Atualmente Rui Pedro Silva está a coordenar uma equipa de 400 pessoas, espalhada por 16 países, e a Maersk passou de um gigante ‘adormecido’ – foram necessários dois meses até que conseguisse ter um registo de todos os projetos tecnológicos em desenvolvimento na empresa, quando lá chegou – para uma empresa que está a testar soluções de blockchain e de inteligência artificial para dar uma maior transparência e eficácia, passando o pleonasmo, à logística da logística, .
“Aos dias de hoje, o departamento de tecnologias da informação [TI] como o conhecíamos não existe, não pode existir mais. As empresas não vão conseguir sobreviver se continuarem a tratar o departamento de TI como se fossem os tipos da IT Crowd [série britânica de humor] sentados na cave, que faz o suporte de sistemas de hardware. Aos dias de hoje, a área tecnológica é central para a maior parte dos negócios e isso também significa colocares pessoas a liderar que são muito menos técnicas”, explica, assumindo que nunca teve um grande talento para a tecnologia. “O que interessa é o teu alvo, qual é o contributo que isso tem para a missão da empresa e até que ponto podes criar vantagem competitiva para o mercado, usando e tirando partido da tecnologia.”
Posto noutras palavras, não importa tanto a tecnologia usada, importa sim o impacto que isso está a ter na atividade da empresa.

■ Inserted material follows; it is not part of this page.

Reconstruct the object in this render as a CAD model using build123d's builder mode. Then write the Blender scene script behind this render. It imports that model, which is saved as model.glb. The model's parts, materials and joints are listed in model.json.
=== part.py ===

Uma lição de e para Portugal
Nos últimos seis anos, Portugal teve três líderes de áreas tecnológicas considerados como os melhores da Europa. Em 2018, Ana Neves, responsável pelo departamento da sociedade da informação da Fundação para a Ciência e Tecnologia (FCT), foi distinguida pela CIONET como líder digital europeu desse ano. Já em 2014, Nuno Miller, na altura diretor de tecnologias da informação da Farfetch, tornou-se no primeiro português a ser distinguido nos ECOTY.

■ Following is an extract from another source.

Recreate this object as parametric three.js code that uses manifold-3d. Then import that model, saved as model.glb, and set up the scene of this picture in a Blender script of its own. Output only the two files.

Para Rui Pedro Silva, este é um sinal de que “há qualidade”, tanto nos líderes digitais que estão em Portugal, como também nos que estão fora – como é o seu caso, que trabalha nos Países Baixos. E deu o exemplo de Miguel Teixeira, que trabalha na fabricante automóvel Renault, que também esteve entre os oito finalistas para líder tecnológico europeu do ano. “Podia ter sido ele a ganhar e eu acharia que seria justo”. Apesar de reconhecer o valor que existe em Portugal, o executivo da Maersk também é da opinião de que existe “uma subvalorização assustadora” relativamente ao talento português.
O responsável deu o seu próprio exemplo. “Tenho muito mais reconhecimento fora de Portugal do que em Portugal. Sou convidado para falar em conferências em todo o mundo e ao dia de hoje fui convidado uma vez em Portugal – e foi no Landing Festival, porque é de uma pessoa com quem tenho um relacionamento pessoal”, revelou.
“Enquanto não formos capazes de entender que a tecnologia tem a mesma relevância que tem as finanças ou os recursos humanos, que o Miguel [Teixeira], o Nuno [Miller] e a Ana [Neves] não são diretores de tecnologia, são líderes digitais, são pessoas que têm influência na execução de estratégias das empresas, em Portugal vamos continuar a perder e a falhar, não por falta de qualidade, mas por falta de mentalidade.”